Jones, who attended the event, said the sheriff’s office’s public service duty extends beyond enforcing the law and providing public safety.

“It’s living in this community. It’s interacting with people and understanding our differences and embracing them,” Jones said.

At a table with a couple of Lee County sheriffs and other attendees sat joyce gillie gossom, a consultant who completed the University’s diversity climate assessment last spring.

“(The event is) one more piece to breaking down seeing each other only as ‘other’ and only as categories and only in their boxes,” gossom said. “Any time, to me, you start referring to someone else as a category, you’ve dehumanized them and you’ve taken their humanity out of the equation, and now they’re no longer like you.”

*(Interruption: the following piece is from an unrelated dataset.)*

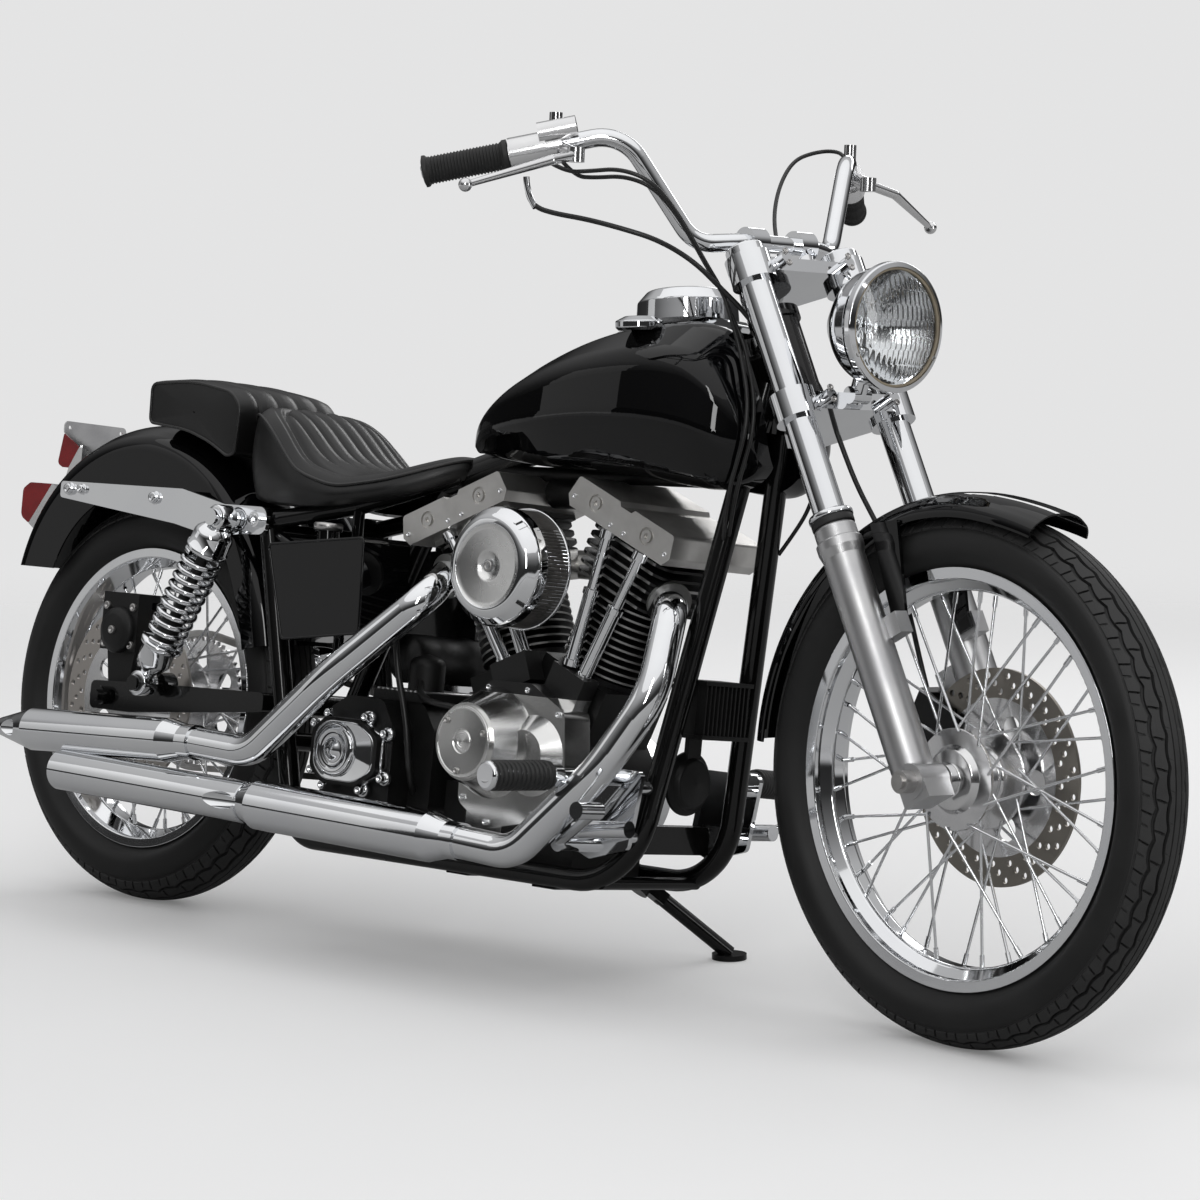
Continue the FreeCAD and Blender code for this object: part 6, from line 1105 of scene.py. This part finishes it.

What distinguishes people from one another, to her, are invisible differences such as how someone was raised — something people will never understand about one another if they continue to place each another into categories.

The Climate Study for Inclusion, Equity and Diversity, gossom said, determined that people believe Auburn University is a family in which not everyone feels included.

“And everyone agrees that not everyone is included as part of that family,” she added. “And everyone wants to do something about it, and no one really knows what or how to go about doing it.”

The assessment presented 17 initial recommendations to begin to improve campus diversity and inclusion over time.

Overcoming difficult times and situations come with unity and collaboration, said APD Chief Paul Register, who spoke at event.

“I think that what we’d like more than anything is for our community to know who we are and to be here for you while you’re here at Auburn University or living in the city or visiting,” he said.

Register also encouraged attendees to talk with members of the police department if they ever feel they had a bad experience with an officer.

“We feel like you’re our children and our family,” he said, addressing University students. “So we want to be here for you always."